• Goal of the exercise:
Every line below is to be quoted exactly, with nothing added or dropped.

• Data section:
========================================
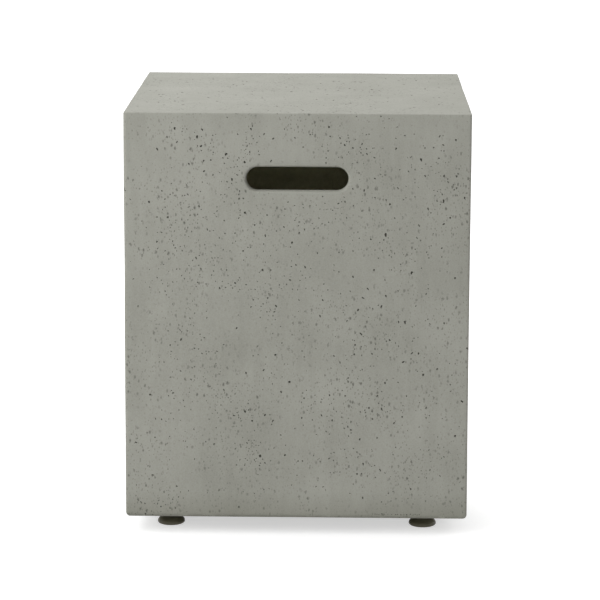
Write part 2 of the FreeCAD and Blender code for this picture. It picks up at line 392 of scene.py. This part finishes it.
def turned(profile, sides, name):
    """Round solid on the rear right foot's axis, drawn up ring by ring from its sole."""
    radius, height = profile[0]
    bpy.ops.mesh.primitive_circle_add(
        vertices=sides, radius=radius, fill_type="NGON",
        location=(foot_offset, foot_offset, height),
    )
    piece = settle(bpy.context.object)
    pick(piece, "FACE", lambda face: True)
    for next_radius, next_height in profile[1:]:
        bpy.ops.mesh.extrude_region_move(
            TRANSFORM_OT_translate={"value": (0, 0, next_height - height)})
        grow = next_radius / radius
        bpy.ops.transform.resize(
            value=(grow, grow, 1), center_override=(foot_offset, foot_offset, next_height))
        radius, height = next_radius, next_height
    bpy.ops.mesh.select_all(action="SELECT")
    bpy.ops.mesh.normals_make_consistent(inside=False)
    done_editing()
    return named(piece, name)


# Cast shell

def half_width(z):
    """Half the outer width at a height, with the draft of the sides."""
    return base_half - side_draft * (z - rim) / (table - rim)


def core_half(z):
    """Half the inner width at a height."""
    low = base_half - rim_wall
    high = base_half - side_draft - head_wall
    return low + (high - low) * (z - rim) / (ceiling - rim)


def drafted_block(half, low, high):
    """Square block between two heights, its half width at a height given by a function."""
    bpy.ops.mesh.primitive_cube_add(size=1, location=(0, 0, (low + high) / 2))
    block = bpy.context.object
    block.scale = (2 * half(low), 2 * half(low), high - low)
    settle(block)
    pick(block, "FACE", lambda face: face.normal.z > 0.5)
    lean = half(high) / half(low)
    bpy.ops.transform.resize(value=(lean, lean, 1), center_override=(0, 0, high))
    done_editing()
    return block


def mould_core():
    """The hollow, rounded at its uprights and ceiling, and run out below the rim."""
    core = drafted_block(core_half, rim - overrun, ceiling)
    pick(core, "EDGE", lambda edge: max(v.co.z for v in edge.verts) > rim)
    bpy.ops.mesh.bevel(offset=core_edge, segments=8)
    done_editing()
    return core


def is_outer(vertex, depth):
    """Within a small depth of the outer surface, sides or top."""
    x, y, z = vertex.co
    reach = half_width(z) - depth
    return abs(x) > reach or abs(y) > reach or z > table - depth


def slot_bar():
    """Long bar, round-ended in section, through the front and rear walls."""
    end_radius = slot_height / 2
    bar = round_bar(end_radius, base_half + overrun, (0, 0, slot_centre))
    spread = slot_length / 2 - end_radius
    for side in (-1, 1):
        pick(bar, "VERT", lambda v: v.co.x * side > hair)
        bpy.ops.transform.translate(value=(side * spread, 0, 0))
    done_editing()
    return bar


def notch_bar():
    """Arched bar through the rear wall only."""
    radius = notch_width / 2
    spring = notch_top - radius
    reach = 50 * MM  # to either side of the wall's face
    bar = round_bar(radius, reach, (0, base_half, spring))
    pick(bar, "VERT", lambda v: v.co.z < spring - hair)
    bpy.ops.transform.resize(value=(1, 1, 0), center_override=(0, 0, rim - overrun))
    done_editing()
    return bar


def in_slot(vertex):
    x, _, z = vertex.co
    return abs(x) < slot_length / 2 + slack and abs(z - slot_centre) < slot_height / 2 + slack


def slot_outer_edge(edge):
    return all(in_slot(v) and abs(v.co.y) > half_width(v.co.z) - 2 * slack for v in edge.verts)


def slot_inner_edge(edge):
    return all(in_slot(v) and base_half / 2 < abs(v.co.y) < core_half(v.co.z) + 2 * slack
               for v in edge.verts)


def notch_edge(edge):
    """Part of the notch's outline on the inner or outer side of the wall."""
    radius = notch_width / 2
    spring = notch_top - radius
    for v in edge.verts:
        x, y, z = v.co
        if y < 0 or z > notch_top + slack:
            return False
        off = abs(x) if z < spring else math.hypot(x, z - spring)
        if abs(off - radius) > 3 * slack:
            return False
    start, end = (v.co for v in edge.verts)
    across_wall = abs(start.y - end.y) > rim_wall / 2
    return not across_wall and (start - end).length > slack / 2


def lay_grid(shell):
    """Slice the faces into a grid, closer by the edges so that these stay crisp."""
    pick(shell, "FACE", lambda face: True)
    count = int(base_half / grid_step)
    across = [k * grid_step for k in range(-count, count + 1)]
    across += [side * (base_half - side_draft - outer_edge - margin) for side in (-1, 1)]
    levels = [rim + k * grid_step for k in range(1, int((table - rim) / grid_step))]
    levels += [rim + rim_edge + margin, table - outer_edge - margin]
    for axis, places in ((0, across), (1, across), (2, levels)):
        for place in places:
            point, normal = Vector(), Vector()
            point[axis], normal[axis] = place, 1
            bpy.ops.mesh.select_all(action="SELECT")
            bpy.ops.mesh.bisect(plane_co=point, plane_no=normal)
    done_editing()


def wave(shell, skin, length, depth):
    """Dent the picked vertices inwards by slow waves."""
    group = shell.vertex_groups.new(name="skin")
    group.add([v.index for v in shell.data.vertices if skin(v)], 1.0, "REPLACE")
    clouds = bpy.data.textures.new("mould_waves", "CLOUDS")
    clouds.noise_scale = length
    finish_modifier(
        shell, "DISPLACE", texture=clouds, texture_coords="LOCAL", direction="NORMAL",
        strength=depth, mid_level=wave_middle, vertex_group=group.name)
    shell.vertex_groups.clear()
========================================
• Full response:
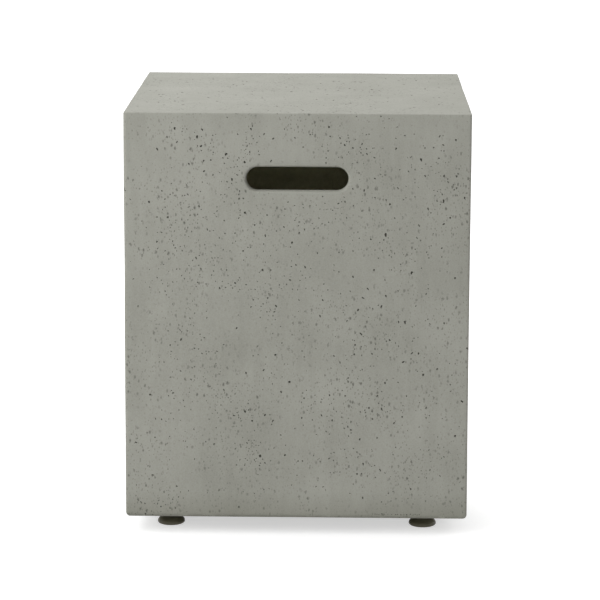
Write part 2 of the FreeCAD and Blender code for this picture. It picks up at line 392 of scene.py. This part finishes it.
def turned(profile, sides, name):
    """Round solid on the rear right foot's axis, drawn up ring by ring from its sole."""
    radius, height = profile[0]
    bpy.ops.mesh.primitive_circle_add(
        vertices=sides, radius=radius, fill_type="NGON",
        location=(foot_offset, foot_offset, height),
    )
    piece = settle(bpy.context.object)
    pick(piece, "FACE", lambda face: True)
    for next_radius, next_height in profile[1:]:
        bpy.ops.mesh.extrude_region_move(
            TRANSFORM_OT_translate={"value": (0, 0, next_height - height)})
        grow = next_radius / radius
        bpy.ops.transform.resize(
            value=(grow, grow, 1), center_override=(foot_offset, foot_offset, next_height))
        radius, height = next_radius, next_height
    bpy.ops.mesh.select_all(action="SELECT")
    bpy.ops.mesh.normals_make_consistent(inside=False)
    done_editing()
    return named(piece, name)


# Cast shell

def half_width(z):
    """Half the outer width at a height, with the draft of the sides."""
    return base_half - side_draft * (z - rim) / (table - rim)


def core_half(z):
    """Half the inner width at a height."""
    low = base_half - rim_wall
    high = base_half - side_draft - head_wall
    return low + (high - low) * (z - rim) / (ceiling - rim)


def drafted_block(half, low, high):
    """Square block between two heights, its half width at a height given by a function."""
    bpy.ops.mesh.primitive_cube_add(size=1, location=(0, 0, (low + high) / 2))
    block = bpy.context.object
    block.scale = (2 * half(low), 2 * half(low), high - low)
    settle(block)
    pick(block, "FACE", lambda face: face.normal.z > 0.5)
    lean = half(high) / half(low)
    bpy.ops.transform.resize(value=(lean, lean, 1), center_override=(0, 0, high))
    done_editing()
    return block


def mould_core():
    """The hollow, rounded at its uprights and ceiling, and run out below the rim."""
    core = drafted_block(core_half, rim - overrun, ceiling)
    pick(core, "EDGE", lambda edge: max(v.co.z for v in edge.verts) > rim)
    bpy.ops.mesh.bevel(offset=core_edge, segments=8)
    done_editing()
    return core


def is_outer(vertex, depth):
    """Within a small depth of the outer surface, sides or top."""
    x, y, z = vertex.co
    reach = half_width(z) - depth
    return abs(x) > reach or abs(y) > reach or z > table - depth


def slot_bar():
    """Long bar, round-ended in section, through the front and rear walls."""
    end_radius = slot_height / 2
    bar = round_bar(end_radius, base_half + overrun, (0, 0, slot_centre))
    spread = slot_length / 2 - end_radius
    for side in (-1, 1):
        pick(bar, "VERT", lambda v: v.co.x * side > hair)
        bpy.ops.transform.translate(value=(side * spread, 0, 0))
    done_editing()
    return bar


def notch_bar():
    """Arched bar through the rear wall only."""
    radius = notch_width / 2
    spring = notch_top - radius
    reach = 50 * MM  # to either side of the wall's face
    bar = round_bar(radius, reach, (0, base_half, spring))
    pick(bar, "VERT", lambda v: v.co.z < spring - hair)
    bpy.ops.transform.resize(value=(1, 1, 0), center_override=(0, 0, rim - overrun))
    done_editing()
    return bar


def in_slot(vertex):
    x, _, z = vertex.co
    return abs(x) < slot_length / 2 + slack and abs(z - slot_centre) < slot_height / 2 + slack


def slot_outer_edge(edge):
    return all(in_slot(v) and abs(v.co.y) > half_width(v.co.z) - 2 * slack for v in edge.verts)


def slot_inner_edge(edge):
    return all(in_slot(v) and base_half / 2 < abs(v.co.y) < core_half(v.co.z) + 2 * slack
               for v in edge.verts)


def notch_edge(edge):
    """Part of the notch's outline on the inner or outer side of the wall."""
    radius = notch_width / 2
    spring = notch_top - radius
    for v in edge.verts:
        x, y, z = v.co
        if y < 0 or z > notch_top + slack:
            return False
        off = abs(x) if z < spring else math.hypot(x, z - spring)
        if abs(off - radius) > 3 * slack:
            return False
    start, end = (v.co for v in edge.verts)
    across_wall = abs(start.y - end.y) > rim_wall / 2
    return not across_wall and (start - end).length > slack / 2


def lay_grid(shell):
    """Slice the faces into a grid, closer by the edges so that these stay crisp."""
    pick(shell, "FACE", lambda face: True)
    count = int(base_half / grid_step)
    across = [k * grid_step for k in range(-count, count + 1)]
    across += [side * (base_half - side_draft - outer_edge - margin) for side in (-1, 1)]
    levels = [rim + k * grid_step for k in range(1, int((table - rim) / grid_step))]
    levels += [rim + rim_edge + margin, table - outer_edge - margin]
    for axis, places in ((0, across), (1, across), (2, levels)):
        for place in places:
            point, normal = Vector(), Vector()
            point[axis], normal[axis] = place, 1
            bpy.ops.mesh.select_all(action="SELECT")
            bpy.ops.mesh.bisect(plane_co=point, plane_no=normal)
    done_editing()


def wave(shell, skin, length, depth):
    """Dent the picked vertices inwards by slow waves."""
    group = shell.vertex_groups.new(name="skin")
    group.add([v.index for v in shell.data.vertices if skin(v)], 1.0, "REPLACE")
    clouds = bpy.data.textures.new("mould_waves", "CLOUDS")
    clouds.noise_scale = length
    finish_modifier(
        shell, "DISPLACE", texture=clouds, texture_coords="LOCAL", direction="NORMAL",
        strength=depth, mid_level=wave_middle, vertex_group=group.name)
    shell.vertex_groups.clear()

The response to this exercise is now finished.